In 1979 Delphin & Romain moved to Charleston, South Carolina, where the pianists were appointed Artists-in-Residence at the College of Charleston. During their years in Charleston, they were active in the city's musical life, including appearances connected with the Spoleto Festival USA and other cultural events in the area.

In 1988 Delphin & Romain accepted teaching positions on the faculty at Southern Illinois University Carbondale.

== Selected performances ==
The duo appeared at major concert venues and festivals in the United States and internationally. Selected performances include:
- Carnegie Hall debut, October 16, 1977 – performed Francis Poulenc's Concerto in D minor for Two Pianos with the Symphony of the New World.
- National Black Music Colloquium, January 11, 1980. John F. Kennedy Center for the Performing Arts, Washington, D.C.
- White House performance, February 20, 1980, during a state dinner honoring Kenyan president Daniel arap Moi.
- New York Philharmonic, December 29–30, 1981, conducted by Zubin Mehta, performing Mendelssohn's Concerto for Two Pianos in E major.

- Carnegie Hall recital, March 21, 1982.

== Repertoire ==
In addition to performing the standard classical two-piano repertoire, Delphin & Romain promoted works by African American and other Black composers. The duo's programs included music by composers such as Thomas H. Kerr Jr. (1915–1988), Roque Jacinto Cordero (1917–2008), George Walker (1922–2018), and Adolphus Hailstork (b. 1941).

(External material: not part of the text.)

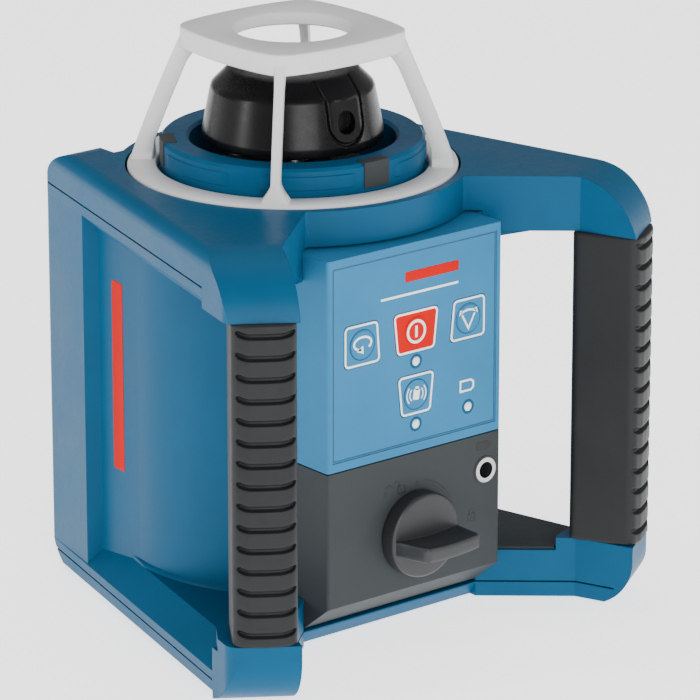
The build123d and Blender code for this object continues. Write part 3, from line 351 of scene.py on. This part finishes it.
def rounded_outline(corners, radii, steps):
    """A closed outline whose corners are arcs, in the plane of its points."""
    out = []
    count = len(corners)
    for i, corner in enumerate(corners):
        here = Vector(corner)
        before = (Vector(corners[i - 1]) - here).normalized()
        after = (Vector(corners[(i + 1) % count]) - here).normalized()
        half = before.angle(after) / 2
        radius = radii[i] if isinstance(radii, (list, tuple)) else radii
        away = radius / math.tan(half)
        centre = here + (before + after).normalized() * (radius / math.sin(half))
        start = here + before * away - centre
        end = here + after * away - centre
        sweep = start.angle(end)
        for k in range(steps + 1):
            share = k / steps
            if sweep < 1e-6:
                out.append(here.copy())
                continue
            arm = (start * math.sin((1 - share) * sweep) + end * math.sin(share * sweep)) / math.sin(sweep)
            out.append(centre + arm)
    return out


# ---- Rubber grips --------------------------------------------------------------------------------
GRIP_BOTTOM = 22.0
GRIP_TOP = 126.7
GRIP_SECTION = ((68.8, -90.2), (74.7, -88.6), (79.4, -86.0), (83.9, -82.4), (87.5, -77.5), (76.5, -61.8),
                (57.0, -69.0))
GRIP_RADII = (3.0, 6, 6, 6, 3.4, 2.6, 2.6)
GRIP_INSET = 1.1
GRIP_END_ROUND = 0.9
GRIP_FRONT_MIDDLE = Vector((78.15, -83.85))
FIRST_SLOT = 26.1
SLOT_PITCH = 6.92
SLOT_COUNT = 15
SLOT_REACH = 9.0
SLOT_HALF = 0.78
SLOT_DEPTH = 1.7
HOLLOW_DEPTH = 0.40


def grip_outline():
    """The right grip's section, a little inside the handle's, starting at its inner front corner."""
    corners = [Vector(corner) for corner in GRIP_SECTION]
    middle = sum(corners, Vector((0, 0))) / len(corners)
    inset = [c + (middle - c).normalized() * GRIP_INSET for c in corners]
    return rounded_outline(inset, GRIP_RADII, 5)


def resampled(outline, count):
    """The closed outline again with evenly spaced points."""
    closed = outline + [outline[0]]
    lengths = [0.0]
    for a, b in zip(closed, closed[1:]):
        lengths.append(lengths[-1] + (b - a).length)
    out, k = [], 0
    for i in range(count):
        want = lengths[-1] * i / count
        while lengths[k + 1] < want:
            k += 1
        share = (want - lengths[k]) / max(1e-9, lengths[k + 1] - lengths[k])
        out.append(closed[k].lerp(closed[k + 1], share))
    return out


def slot_cut(across, height, face):
    """How deep a slot is at a place on the grip's front: thin, with ends that turn up a little."""
    number = min(max(round((height - FIRST_SLOT) / SLOT_PITCH), 0), SLOT_COUNT - 1)
    lift = 1.1 * max(0.0, (abs(across) - 4.5) / 4.2) ** 2.2
    off = abs(height - (FIRST_SLOT + number * SLOT_PITCH + lift))
    reach = clamped((SLOT_REACH - abs(across)) / 0.8)
    edge = clamped((SLOT_HALF * math.sqrt(reach) + 0.18 - off) / 0.3)
    deep = SLOT_DEPTH * edge * edge * (3 - 2 * edge) * min(1.0, reach * 2) * face
    near = clamped((SLOT_REACH + 1.2 - abs(across)) / 2)
    hollow = HOLLOW_DEPTH * (1 - min(1.0, off / 2.2)) ** 2 * near * face
    return deep + hollow


def grip_heights():
    """Heights of the grip's loops, close together at its ends and at each slot."""
    heights = [GRIP_BOTTOM + rise for rise in (0.0, 0.25, 0.7, 1.2, 2.2)]
    for number in range(SLOT_COUNT):
        slot = FIRST_SLOT + number * SLOT_PITCH
        heights += [slot - 1.5 + 0.2 * k for k in range(19)]
        heights += [slot + 2.6, slot + 3.5, slot + 4.5]
    return [z for z in heights if z < GRIP_TOP - 1.0] + [GRIP_TOP - 0.7, GRIP_TOP - 0.25, GRIP_TOP]


def grip(side, name, node):
    """Rubber sleeve with broad ribs between thin slots that run across its front."""
    outline = resampled(grip_outline(), 150)
    middle = sum(outline, Vector((0, 0))) / len(outline)
    along = (Vector(GRIP_SECTION[4]) - Vector(GRIP_SECTION[0])).normalized()
    outwards = Vector((along.y, -along.x))
    loops = []
    for z in grip_heights():
        end = min(z - GRIP_BOTTOM, GRIP_TOP - z)
        rounding = GRIP_END_ROUND * (1 - fullness(min(1.0, end / GRIP_END_ROUND)))
        loop = []
        for point in outline:
            across = (point - GRIP_FRONT_MIDDLE).dot(along) + 0.4
            face = clamped(((point - GRIP_FRONT_MIDDLE).dot(outwards) + 1.6) / 0.8)
            cut = slot_cut(across, z, face)
            inwards = (middle - point).normalized() * rounding - outwards * cut
            moved = point + inwards
            loop.append((side * moved.x, moved.y, z))
        loops.append(loop if side > 0 else list(reversed(loop)))
    points, faces = rings(loops)
    made = piece(name, points, faces, "housing", "grip_rubber", grip_black, sharp=60)
    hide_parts(node)


grip(1, "grip_sleeve_right", "grip_right")
grip(-1, "grip_sleeve_left", "grip_left")


# ---- Flat prints ---------------------------------------------------------------------------------
PRINT_THICKNESS = 0.06
PRINT_LIFT = 0.03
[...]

The duo also commissioned new works for two pianos, supported emerging composers of diverse backgrounds, and presented premiere performances of contemporary repertoire. Selected commissions and premiere performances are summarized below.

Commissions and Premieres
| Composer | Title | Commission | Premiere |
|---|---|---|---|
| David Maves | Duet No. 1 (1964) |  | March 1976 |
| Roque Jacinto Cordero | Duo 1954 for Two Pianos |  | January 11, 1980 |
| David Maves | Concerto for Two Pianos and Orchestra |  | October 22, 1983 |
| David Maves | Music for Two Pianos (1983) |  | June 1984 |
| George Walker | Music for Two Pianos | 1985 | April 4, 1986 |
| Adolphus Hailstork | Sonata for Two Pianos | 1987 |  |
| Hale Smith | Mirrors: Rondo-Variations for Two Pianos | 1988 |  |
| Frank Stemper | Ever Since That Day | 1989 | February 5, 1991 |

== Recordings ==
Although Delphin & Romain did not produce commercial audio or video recordings, limited documentation of the duo's performances has been preserved on archival and educational websites.

== Awards and recognition ==

- Music Teachers National Association (MTNA) Advocacy Award for Impact on the Music Teaching Profession, 2025
- Louisiana Music Teachers Association (LMTA) Pioneer Award, 2025.
- Gambit Tribute to the Classical Arts, Lifetime Achievement Award, 2016.
- South Carolina Governor's Award for the Arts, South Carolina Arts Commission, 1988.

== Member biographies ==

Wilfred Delphin (b. 1949, El Dorado, Arkansas) is an American classical pianist and educator. A longtime professor of piano at Southern Illinois University Carbondale (SIUC), he is best known as one half of the piano duo Delphin & Romain, the piano duo that performed internationally from 1977 to 1995. After retiring from SIUC in 2004, he continued performing and teaching, including serving as artist-in-residence at Xavier University of Louisiana, his alma mater. Delphin was a founding pianist and rehearsal coach for OperaCréole and has participated in community initiatives including Peace Corps volunteer work in Senegal and recovery efforts in New Orleans following Hurricane Katrina.

Edwin Romain (1950–1995, New Orleans, Louisiana) was an American classical pianist and educator. A professor of piano at Southern Illinois University Carbondale, he co-founded the piano duo Delphin & Romain with Wilfred Delphin. The duo debuted at Carnegie Hall in 1977 and performed internationally until 1995. In addition to his performing career, Romain was active as a teacher and lecturer, presenting recitals, workshops, and educational programs throughout the United States. His career ended with his death in 1995.